BATON ROUGE, LA (WVUE) - It is the same ole song and dance at the Louisiana State Capitol as lawmakers once again cannot agree on measures to fix the state's nearly $1 billion budget crisis.
Legislators convened last week and have little to show for their efforts to fix the deficit.
Coming out of the weekend filled with budget committee meetings and hearings, lawmakers believed an agreement was in sight but that was far from the truth.
"I think the governor's control of the democratic caucus wasn't as strong as he thought it was," Metairie Representative Cameron Henry-R said. "There was some significant push back on some legislation that we all thought we had an agreement on but it seems clearly that the democratic caucus is not in agreement with that."
Monday, House leaders ended without a measure on the table with any chance of being agreed upon.
Henry and other Republicans who want to raise sales taxes by a quarter of a penny blame Governor John Bel Edwards and Democrats for the most recent stalemate.
"It looks like the Democratic caucus is not in support of doing anything dealing with the sales tax. I'm assuming they would like that stripped. That is equal to about $220 million dollars a year. That's a significant chunk of what the governor would like to raise," Henry said.
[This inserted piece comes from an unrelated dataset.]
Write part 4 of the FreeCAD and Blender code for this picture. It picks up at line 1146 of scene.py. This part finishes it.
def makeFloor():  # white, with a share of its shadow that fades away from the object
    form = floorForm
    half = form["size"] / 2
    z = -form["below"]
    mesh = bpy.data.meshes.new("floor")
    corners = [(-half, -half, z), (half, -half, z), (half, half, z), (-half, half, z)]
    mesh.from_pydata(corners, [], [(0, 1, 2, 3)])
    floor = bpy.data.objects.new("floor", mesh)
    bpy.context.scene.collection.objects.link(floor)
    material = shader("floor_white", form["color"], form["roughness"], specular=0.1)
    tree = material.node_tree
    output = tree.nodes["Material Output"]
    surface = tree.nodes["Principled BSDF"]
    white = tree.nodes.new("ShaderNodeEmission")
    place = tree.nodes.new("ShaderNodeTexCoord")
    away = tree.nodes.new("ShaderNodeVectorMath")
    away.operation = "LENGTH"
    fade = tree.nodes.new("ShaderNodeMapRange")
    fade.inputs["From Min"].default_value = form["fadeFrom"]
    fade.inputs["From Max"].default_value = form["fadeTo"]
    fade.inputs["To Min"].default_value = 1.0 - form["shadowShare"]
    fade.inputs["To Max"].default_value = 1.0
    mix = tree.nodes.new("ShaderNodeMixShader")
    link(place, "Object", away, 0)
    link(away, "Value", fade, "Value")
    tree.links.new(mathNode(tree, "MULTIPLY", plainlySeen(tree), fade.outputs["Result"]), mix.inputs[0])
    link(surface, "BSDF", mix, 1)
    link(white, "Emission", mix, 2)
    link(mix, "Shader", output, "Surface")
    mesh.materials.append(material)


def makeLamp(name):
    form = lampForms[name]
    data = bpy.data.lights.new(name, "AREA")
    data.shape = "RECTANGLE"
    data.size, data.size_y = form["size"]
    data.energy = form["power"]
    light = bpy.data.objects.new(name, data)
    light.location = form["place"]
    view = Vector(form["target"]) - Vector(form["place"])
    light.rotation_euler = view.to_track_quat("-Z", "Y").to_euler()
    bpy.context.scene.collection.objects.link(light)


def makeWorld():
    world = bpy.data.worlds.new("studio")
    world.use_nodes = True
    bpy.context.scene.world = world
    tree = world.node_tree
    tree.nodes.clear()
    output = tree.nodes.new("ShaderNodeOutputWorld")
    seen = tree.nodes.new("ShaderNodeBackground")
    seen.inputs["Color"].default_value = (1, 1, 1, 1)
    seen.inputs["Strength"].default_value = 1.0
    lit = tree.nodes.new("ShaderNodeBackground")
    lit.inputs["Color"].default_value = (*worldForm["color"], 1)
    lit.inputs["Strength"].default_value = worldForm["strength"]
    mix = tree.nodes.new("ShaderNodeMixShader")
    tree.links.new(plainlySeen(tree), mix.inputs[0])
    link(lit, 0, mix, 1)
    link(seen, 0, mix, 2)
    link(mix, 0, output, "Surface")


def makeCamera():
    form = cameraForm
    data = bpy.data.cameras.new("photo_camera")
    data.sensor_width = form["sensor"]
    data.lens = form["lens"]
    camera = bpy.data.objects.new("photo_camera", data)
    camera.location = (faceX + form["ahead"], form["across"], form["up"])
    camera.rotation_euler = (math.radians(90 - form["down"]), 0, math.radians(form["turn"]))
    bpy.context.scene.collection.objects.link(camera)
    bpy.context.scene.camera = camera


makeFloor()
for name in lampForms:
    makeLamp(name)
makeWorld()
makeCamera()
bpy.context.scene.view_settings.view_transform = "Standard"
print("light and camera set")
Baton Rouge Representative Ted James-D struck back at Republicans from the House floor.
"Another three year bridge is not a solution," James said.
Democrats said they want to fix the budget crisis once and for all. The most recent sales tax increase introduced by Republicans included an amendment to only have it last for three years.
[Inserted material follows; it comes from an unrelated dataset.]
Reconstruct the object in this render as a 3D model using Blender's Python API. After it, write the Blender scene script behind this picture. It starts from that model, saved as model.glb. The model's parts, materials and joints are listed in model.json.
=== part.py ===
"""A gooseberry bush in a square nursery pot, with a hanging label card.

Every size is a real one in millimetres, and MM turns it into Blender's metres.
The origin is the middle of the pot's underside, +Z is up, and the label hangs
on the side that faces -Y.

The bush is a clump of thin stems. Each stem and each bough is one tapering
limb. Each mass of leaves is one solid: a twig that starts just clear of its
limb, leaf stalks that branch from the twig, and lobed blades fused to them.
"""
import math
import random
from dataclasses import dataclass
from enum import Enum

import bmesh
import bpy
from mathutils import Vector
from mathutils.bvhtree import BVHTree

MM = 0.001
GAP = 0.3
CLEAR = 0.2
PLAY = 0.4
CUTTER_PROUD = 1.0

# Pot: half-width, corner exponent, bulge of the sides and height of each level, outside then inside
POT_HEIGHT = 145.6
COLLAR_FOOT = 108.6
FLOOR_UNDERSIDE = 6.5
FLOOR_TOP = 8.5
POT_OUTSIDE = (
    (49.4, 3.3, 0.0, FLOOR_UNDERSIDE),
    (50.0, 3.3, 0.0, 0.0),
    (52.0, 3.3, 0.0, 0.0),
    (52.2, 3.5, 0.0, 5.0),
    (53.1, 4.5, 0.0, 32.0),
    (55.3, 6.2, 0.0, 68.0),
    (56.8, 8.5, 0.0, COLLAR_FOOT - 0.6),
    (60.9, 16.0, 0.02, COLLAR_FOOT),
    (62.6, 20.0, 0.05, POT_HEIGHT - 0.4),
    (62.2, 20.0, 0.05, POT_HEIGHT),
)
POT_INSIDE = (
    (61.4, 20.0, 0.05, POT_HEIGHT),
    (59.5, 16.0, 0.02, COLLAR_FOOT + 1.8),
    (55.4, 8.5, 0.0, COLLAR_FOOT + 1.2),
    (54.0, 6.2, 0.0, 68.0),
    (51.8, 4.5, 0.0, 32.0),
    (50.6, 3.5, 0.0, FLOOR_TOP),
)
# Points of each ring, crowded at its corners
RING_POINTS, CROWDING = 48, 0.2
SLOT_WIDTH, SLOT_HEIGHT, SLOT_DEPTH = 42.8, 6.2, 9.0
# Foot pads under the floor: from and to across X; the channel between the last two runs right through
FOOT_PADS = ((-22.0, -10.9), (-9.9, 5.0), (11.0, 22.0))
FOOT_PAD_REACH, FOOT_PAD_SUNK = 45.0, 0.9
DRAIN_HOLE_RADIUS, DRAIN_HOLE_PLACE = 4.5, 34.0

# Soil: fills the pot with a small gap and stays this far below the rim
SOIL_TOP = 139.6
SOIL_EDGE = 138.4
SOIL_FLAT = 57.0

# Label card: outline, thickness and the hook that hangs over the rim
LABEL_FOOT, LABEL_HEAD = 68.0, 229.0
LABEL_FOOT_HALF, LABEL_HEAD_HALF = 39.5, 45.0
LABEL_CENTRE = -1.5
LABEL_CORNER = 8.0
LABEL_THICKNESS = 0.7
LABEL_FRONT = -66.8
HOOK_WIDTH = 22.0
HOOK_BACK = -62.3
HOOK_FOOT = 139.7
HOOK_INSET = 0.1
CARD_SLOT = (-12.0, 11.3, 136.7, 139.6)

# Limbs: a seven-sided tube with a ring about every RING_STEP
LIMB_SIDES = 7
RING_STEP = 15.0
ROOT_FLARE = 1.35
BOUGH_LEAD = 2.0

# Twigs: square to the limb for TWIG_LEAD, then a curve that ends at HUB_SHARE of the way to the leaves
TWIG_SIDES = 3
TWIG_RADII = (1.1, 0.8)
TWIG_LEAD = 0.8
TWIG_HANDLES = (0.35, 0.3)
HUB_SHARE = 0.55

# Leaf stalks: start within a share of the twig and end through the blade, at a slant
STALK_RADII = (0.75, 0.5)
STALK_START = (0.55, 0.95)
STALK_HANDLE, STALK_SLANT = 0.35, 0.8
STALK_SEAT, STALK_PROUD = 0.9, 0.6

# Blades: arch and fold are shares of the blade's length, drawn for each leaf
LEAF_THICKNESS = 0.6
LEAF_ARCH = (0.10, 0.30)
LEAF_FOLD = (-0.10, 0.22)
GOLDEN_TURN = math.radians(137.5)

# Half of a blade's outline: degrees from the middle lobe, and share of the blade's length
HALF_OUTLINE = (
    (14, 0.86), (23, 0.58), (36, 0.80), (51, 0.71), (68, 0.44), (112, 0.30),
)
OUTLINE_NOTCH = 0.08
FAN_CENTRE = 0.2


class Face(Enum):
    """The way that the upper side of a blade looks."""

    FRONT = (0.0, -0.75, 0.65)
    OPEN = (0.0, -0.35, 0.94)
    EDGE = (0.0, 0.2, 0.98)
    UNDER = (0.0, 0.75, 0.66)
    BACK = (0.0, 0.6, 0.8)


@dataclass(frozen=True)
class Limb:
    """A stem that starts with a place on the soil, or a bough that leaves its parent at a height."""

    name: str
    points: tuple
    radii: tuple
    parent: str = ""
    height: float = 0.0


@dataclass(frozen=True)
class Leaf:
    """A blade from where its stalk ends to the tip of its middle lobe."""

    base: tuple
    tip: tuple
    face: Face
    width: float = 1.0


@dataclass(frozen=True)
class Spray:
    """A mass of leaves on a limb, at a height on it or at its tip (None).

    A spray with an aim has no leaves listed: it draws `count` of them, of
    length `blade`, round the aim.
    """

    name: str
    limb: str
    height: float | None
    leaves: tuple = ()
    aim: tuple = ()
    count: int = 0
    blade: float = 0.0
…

Democrats argue that plan would lead to another budget crisis in 2021.
"Three years ago we wanted to extend this for five years. You guys said let's shorten it. Now, we're going to shorten it again," James said. "We are not willing to compromise the integrity on our caucus to rely on the poor and working poor to bail us out of this situation."
"Election year is in two years, and the fact that some Republicans want to push this three years down the road just so they can get passed reelection to me is just passing on our duties," New Orleans Representative Walt Leger III-D said. "We know what the answers are. They involve broad based reforms that involve individual income tax and also involve cutting back on our tax expenditures, like credits and exceptions and exclusions and deductions."
While both sides argue over where to find revenue, leaders pushing for long-term change cannot find momentum.
"Here we are again, all on the taxpayers dime, everybody collecting per diems everyday, and realistically we are down to these two alternate versions of the truth," Kenner Representative Julie Stokes-R said.
Stokes said the two sides cannot even agree on how the state got into this deficit much less on a plan to fix it, and it is Louisiana residents caught in the middle.
"We've wasted our time, maybe our health. We've wasted the taxpayers trust," Stokes said. "The longer this goes on the more deteriorated everything becomes. I would like to see some wholeness come back to the way we deal with each other again. Fixing this would go a long way toward that."
A non-partisan group commissioned by the state looked at ways to fix the problem. The group concluded with a mixture of cuts to programs and increases to sales and income taxes a final fix is possible.